Object modeling scripts
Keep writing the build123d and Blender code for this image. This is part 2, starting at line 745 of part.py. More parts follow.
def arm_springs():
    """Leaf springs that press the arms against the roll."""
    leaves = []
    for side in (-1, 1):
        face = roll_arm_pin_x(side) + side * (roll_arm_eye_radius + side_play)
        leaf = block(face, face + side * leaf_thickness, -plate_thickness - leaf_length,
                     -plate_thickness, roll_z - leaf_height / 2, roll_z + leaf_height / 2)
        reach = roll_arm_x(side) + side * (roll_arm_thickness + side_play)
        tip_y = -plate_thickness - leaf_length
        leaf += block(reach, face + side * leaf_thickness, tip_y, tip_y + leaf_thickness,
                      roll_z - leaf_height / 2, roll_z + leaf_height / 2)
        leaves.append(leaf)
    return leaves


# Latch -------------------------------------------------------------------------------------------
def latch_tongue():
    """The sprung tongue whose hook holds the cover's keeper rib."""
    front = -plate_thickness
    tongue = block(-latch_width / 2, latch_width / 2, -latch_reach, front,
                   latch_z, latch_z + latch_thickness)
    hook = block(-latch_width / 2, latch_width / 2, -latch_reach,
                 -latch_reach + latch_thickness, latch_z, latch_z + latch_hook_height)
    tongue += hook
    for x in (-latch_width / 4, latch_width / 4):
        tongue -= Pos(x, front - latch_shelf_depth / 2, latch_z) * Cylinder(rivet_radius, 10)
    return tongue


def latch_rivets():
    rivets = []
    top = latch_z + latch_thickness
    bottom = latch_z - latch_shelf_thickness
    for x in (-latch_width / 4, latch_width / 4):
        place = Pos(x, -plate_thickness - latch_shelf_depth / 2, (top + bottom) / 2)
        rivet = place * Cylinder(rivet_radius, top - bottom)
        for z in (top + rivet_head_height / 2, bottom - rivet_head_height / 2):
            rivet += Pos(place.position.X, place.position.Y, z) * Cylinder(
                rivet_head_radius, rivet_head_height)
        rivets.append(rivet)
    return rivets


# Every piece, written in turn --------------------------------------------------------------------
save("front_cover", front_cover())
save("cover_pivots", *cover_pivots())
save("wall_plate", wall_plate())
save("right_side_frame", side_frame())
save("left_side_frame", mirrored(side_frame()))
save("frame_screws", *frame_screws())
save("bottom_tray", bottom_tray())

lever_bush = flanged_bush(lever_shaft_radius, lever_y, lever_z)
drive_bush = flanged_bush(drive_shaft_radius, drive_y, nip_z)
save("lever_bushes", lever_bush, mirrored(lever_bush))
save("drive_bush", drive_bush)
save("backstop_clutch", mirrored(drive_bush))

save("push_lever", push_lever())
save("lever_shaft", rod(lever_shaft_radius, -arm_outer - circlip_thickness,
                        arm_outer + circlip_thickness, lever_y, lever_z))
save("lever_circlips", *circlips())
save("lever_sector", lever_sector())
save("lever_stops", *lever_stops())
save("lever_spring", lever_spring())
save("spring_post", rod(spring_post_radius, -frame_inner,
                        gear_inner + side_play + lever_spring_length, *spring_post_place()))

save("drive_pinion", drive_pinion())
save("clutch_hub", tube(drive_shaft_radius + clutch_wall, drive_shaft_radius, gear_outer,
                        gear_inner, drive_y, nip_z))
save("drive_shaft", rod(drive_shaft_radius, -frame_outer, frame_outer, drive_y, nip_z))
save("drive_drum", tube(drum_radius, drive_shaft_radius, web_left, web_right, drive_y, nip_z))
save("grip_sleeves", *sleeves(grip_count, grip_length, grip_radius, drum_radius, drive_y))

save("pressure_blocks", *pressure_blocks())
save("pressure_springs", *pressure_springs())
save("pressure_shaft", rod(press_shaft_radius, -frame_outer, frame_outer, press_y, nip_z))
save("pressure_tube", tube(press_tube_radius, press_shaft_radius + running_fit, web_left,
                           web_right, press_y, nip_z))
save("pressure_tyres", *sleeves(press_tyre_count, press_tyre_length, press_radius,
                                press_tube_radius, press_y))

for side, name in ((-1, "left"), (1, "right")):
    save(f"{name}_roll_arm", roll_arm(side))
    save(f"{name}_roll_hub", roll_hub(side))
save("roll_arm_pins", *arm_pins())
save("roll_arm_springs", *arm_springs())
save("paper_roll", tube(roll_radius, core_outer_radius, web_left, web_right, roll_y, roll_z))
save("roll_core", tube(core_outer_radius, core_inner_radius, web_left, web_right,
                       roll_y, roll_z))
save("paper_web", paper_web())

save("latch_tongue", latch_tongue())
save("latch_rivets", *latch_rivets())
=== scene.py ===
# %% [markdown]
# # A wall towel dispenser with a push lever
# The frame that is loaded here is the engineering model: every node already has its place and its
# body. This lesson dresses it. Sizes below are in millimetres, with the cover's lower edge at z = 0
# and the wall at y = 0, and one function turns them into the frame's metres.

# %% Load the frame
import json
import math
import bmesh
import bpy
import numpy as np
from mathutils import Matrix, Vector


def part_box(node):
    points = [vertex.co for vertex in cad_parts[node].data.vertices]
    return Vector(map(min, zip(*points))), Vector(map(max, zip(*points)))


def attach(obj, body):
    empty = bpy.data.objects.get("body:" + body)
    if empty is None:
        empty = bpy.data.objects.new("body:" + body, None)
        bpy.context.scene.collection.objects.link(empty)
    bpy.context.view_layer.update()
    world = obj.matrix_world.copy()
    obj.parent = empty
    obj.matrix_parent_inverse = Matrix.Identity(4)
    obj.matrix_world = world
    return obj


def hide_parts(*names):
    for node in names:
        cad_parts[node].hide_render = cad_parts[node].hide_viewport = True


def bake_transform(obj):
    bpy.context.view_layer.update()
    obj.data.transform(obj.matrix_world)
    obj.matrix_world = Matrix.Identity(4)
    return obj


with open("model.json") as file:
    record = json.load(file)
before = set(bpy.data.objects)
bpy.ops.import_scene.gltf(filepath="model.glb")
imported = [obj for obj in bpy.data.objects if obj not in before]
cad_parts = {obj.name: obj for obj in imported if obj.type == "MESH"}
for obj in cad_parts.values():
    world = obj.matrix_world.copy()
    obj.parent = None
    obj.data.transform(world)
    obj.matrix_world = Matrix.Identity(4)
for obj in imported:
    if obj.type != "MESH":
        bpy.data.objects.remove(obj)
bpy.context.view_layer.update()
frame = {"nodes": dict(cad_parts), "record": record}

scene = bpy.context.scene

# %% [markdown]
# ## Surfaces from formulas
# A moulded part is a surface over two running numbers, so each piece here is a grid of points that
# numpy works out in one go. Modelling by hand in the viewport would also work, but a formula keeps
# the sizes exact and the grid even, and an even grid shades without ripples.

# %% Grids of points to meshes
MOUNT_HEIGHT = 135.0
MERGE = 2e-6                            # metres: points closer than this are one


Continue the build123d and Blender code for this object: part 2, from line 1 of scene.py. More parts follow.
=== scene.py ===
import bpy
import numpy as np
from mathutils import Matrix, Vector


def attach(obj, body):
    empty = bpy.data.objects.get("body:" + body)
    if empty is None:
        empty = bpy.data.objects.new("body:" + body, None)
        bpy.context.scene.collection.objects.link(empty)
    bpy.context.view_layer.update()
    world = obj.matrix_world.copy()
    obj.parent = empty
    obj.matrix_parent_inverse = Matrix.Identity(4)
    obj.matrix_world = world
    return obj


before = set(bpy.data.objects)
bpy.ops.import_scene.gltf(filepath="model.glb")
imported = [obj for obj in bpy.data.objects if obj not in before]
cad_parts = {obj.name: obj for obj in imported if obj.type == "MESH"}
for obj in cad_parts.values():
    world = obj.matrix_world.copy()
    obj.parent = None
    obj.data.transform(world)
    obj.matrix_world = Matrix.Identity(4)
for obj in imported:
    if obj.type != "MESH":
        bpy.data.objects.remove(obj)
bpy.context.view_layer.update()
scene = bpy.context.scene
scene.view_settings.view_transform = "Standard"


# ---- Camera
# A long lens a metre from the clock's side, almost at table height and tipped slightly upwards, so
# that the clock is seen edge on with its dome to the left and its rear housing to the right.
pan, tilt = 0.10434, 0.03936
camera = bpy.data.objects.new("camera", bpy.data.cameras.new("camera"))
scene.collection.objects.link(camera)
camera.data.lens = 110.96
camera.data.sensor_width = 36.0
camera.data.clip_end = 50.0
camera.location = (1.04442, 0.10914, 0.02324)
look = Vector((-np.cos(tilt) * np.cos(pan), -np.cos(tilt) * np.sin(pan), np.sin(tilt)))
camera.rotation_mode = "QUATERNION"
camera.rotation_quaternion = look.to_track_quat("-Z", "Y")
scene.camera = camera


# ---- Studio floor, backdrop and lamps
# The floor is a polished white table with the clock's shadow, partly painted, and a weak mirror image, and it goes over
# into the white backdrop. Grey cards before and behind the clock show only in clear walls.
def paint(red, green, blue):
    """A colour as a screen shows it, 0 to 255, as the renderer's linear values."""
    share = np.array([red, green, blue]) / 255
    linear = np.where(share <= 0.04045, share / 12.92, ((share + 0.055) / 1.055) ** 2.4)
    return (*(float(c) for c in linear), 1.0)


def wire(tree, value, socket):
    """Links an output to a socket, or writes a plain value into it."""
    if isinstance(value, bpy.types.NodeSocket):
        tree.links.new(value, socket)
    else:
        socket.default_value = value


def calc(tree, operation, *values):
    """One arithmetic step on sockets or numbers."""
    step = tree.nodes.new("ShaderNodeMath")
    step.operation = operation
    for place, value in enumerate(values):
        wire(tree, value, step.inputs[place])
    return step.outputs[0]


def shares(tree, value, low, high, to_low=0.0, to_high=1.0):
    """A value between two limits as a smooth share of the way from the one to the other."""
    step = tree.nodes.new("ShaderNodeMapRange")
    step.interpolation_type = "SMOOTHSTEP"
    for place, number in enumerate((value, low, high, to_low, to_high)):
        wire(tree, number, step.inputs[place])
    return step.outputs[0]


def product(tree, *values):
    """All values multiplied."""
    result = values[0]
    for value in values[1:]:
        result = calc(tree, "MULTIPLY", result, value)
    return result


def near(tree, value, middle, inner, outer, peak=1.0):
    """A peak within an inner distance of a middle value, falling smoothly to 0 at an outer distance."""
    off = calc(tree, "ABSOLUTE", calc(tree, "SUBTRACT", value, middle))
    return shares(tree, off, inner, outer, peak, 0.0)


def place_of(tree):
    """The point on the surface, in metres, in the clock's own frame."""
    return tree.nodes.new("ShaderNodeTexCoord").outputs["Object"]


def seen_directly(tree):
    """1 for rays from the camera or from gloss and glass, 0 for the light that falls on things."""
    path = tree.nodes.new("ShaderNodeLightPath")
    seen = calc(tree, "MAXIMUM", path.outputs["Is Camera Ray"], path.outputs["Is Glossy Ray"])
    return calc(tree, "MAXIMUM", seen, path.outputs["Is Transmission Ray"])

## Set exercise
Select every line above that contains the word "Vector", and copy it.

## Task answer
from mathutils import Matrix, Vector
    return Vector(map(min, zip(*points))), Vector(map(max, zip(*points)))
from mathutils import Matrix, Vector
look = Vector((-np.cos(tilt) * np.cos(pan), -np.cos(tilt) * np.sin(pan), np.sin(tilt)))